**Supplied information**.
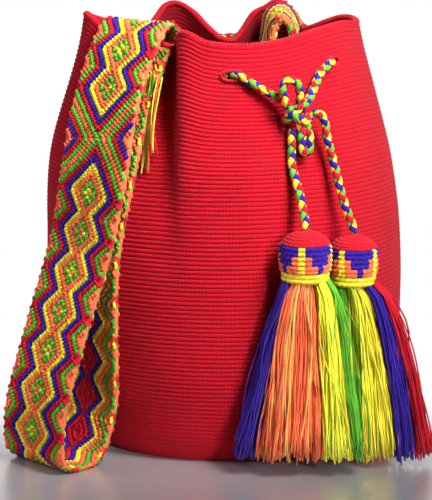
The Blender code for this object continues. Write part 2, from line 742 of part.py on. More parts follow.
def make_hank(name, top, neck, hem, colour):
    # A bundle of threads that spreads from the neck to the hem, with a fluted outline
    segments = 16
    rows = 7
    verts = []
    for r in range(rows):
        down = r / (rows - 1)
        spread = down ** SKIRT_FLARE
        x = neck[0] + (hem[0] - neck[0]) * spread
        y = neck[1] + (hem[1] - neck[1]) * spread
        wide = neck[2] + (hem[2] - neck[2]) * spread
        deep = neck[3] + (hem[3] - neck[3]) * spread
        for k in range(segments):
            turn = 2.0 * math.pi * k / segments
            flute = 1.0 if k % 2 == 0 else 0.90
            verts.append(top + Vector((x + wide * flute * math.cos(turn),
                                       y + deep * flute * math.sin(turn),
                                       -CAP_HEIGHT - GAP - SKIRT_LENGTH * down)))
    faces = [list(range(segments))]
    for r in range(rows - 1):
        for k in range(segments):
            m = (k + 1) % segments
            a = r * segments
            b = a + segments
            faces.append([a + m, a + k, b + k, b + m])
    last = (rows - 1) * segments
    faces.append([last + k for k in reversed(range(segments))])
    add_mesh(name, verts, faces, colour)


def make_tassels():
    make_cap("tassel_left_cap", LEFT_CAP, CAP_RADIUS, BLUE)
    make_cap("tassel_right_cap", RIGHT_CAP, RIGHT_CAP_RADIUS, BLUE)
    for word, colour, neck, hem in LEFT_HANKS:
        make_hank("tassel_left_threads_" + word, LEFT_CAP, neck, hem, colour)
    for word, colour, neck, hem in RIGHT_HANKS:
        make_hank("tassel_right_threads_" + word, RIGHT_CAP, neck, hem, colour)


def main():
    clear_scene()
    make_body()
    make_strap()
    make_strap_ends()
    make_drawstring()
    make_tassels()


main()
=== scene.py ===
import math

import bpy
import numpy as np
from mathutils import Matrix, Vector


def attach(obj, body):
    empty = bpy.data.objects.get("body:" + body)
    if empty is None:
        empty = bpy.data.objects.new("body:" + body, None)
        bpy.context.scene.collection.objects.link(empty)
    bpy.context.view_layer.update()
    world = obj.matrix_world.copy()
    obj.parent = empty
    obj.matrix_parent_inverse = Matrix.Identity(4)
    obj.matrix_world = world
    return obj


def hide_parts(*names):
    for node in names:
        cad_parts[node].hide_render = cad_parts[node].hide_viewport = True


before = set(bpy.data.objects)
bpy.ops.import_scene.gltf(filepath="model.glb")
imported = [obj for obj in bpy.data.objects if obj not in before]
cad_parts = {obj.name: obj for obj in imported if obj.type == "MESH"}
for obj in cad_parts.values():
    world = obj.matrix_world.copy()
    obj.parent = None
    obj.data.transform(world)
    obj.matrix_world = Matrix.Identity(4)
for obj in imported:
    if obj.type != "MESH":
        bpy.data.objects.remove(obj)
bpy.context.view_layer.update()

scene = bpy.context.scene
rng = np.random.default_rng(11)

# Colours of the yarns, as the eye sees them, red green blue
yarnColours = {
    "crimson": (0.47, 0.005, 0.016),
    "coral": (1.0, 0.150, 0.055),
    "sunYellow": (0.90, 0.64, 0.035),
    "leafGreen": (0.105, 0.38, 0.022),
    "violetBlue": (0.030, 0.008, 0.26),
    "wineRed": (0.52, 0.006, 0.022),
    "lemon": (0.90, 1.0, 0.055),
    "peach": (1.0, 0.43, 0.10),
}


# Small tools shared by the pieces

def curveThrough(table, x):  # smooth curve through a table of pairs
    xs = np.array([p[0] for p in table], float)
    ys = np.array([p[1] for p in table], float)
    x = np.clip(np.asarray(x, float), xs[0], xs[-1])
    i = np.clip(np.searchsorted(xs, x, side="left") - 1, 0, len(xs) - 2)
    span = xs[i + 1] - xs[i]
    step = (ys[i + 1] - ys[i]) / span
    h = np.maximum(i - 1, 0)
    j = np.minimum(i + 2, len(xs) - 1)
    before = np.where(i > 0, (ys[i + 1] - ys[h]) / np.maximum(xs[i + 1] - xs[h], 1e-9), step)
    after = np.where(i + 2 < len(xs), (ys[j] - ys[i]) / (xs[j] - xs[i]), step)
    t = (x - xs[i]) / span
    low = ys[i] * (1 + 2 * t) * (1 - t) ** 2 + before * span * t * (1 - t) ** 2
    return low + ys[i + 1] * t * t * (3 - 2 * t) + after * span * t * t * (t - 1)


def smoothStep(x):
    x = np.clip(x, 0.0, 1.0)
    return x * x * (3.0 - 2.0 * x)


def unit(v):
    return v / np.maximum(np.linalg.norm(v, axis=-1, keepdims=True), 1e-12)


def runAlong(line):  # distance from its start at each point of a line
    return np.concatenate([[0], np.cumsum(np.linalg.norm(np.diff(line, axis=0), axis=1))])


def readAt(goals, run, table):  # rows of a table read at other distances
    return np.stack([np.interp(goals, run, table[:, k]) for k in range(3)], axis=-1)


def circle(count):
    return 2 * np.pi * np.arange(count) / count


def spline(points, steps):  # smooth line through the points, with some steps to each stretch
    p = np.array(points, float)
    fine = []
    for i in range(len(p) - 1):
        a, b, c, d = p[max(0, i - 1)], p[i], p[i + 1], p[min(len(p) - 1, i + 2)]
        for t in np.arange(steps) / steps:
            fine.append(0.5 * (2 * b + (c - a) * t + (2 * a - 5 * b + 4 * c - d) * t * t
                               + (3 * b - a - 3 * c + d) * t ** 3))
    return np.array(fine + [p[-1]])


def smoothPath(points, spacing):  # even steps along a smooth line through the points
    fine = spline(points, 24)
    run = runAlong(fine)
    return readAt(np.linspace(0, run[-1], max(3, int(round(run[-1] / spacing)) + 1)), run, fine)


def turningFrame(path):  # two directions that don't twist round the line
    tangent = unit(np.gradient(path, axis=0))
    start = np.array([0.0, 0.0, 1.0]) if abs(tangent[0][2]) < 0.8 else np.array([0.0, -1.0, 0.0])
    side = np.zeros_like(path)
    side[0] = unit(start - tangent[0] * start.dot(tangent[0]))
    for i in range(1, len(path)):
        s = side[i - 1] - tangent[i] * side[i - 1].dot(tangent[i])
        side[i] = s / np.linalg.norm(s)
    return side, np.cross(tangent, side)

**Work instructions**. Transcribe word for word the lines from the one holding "a = r * segments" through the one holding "cad_parts[node].hide_render = cad_parts[node].hide_viewport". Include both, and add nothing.

**Response**.
            a = r * segments
            b = a + segments
            faces.append([a + m, a + k, b + k, b + m])
    last = (rows - 1) * segments
    faces.append([last + k for k in reversed(range(segments))])
    add_mesh(name, verts, faces, colour)


def make_tassels():
    make_cap("tassel_left_cap", LEFT_CAP, CAP_RADIUS, BLUE)
    make_cap("tassel_right_cap", RIGHT_CAP, RIGHT_CAP_RADIUS, BLUE)
    for word, colour, neck, hem in LEFT_HANKS:
        make_hank("tassel_left_threads_" + word, LEFT_CAP, neck, hem, colour)
    for word, colour, neck, hem in RIGHT_HANKS:
        make_hank("tassel_right_threads_" + word, RIGHT_CAP, neck, hem, colour)


def main():
    clear_scene()
    make_body()
    make_strap()
    make_strap_ends()
    make_drawstring()
    make_tassels()


main()
=== scene.py ===
import math

import bpy
import numpy as np
from mathutils import Matrix, Vector


def attach(obj, body):
    empty = bpy.data.objects.get("body:" + body)
    if empty is None:
        empty = bpy.data.objects.new("body:" + body, None)
        bpy.context.scene.collection.objects.link(empty)
    bpy.context.view_layer.update()
    world = obj.matrix_world.copy()
    obj.parent = empty
    obj.matrix_parent_inverse = Matrix.Identity(4)
    obj.matrix_world = world
    return obj


def hide_parts(*names):
    for node in names:
        cad_parts[node].hide_render = cad_parts[node].hide_viewport = True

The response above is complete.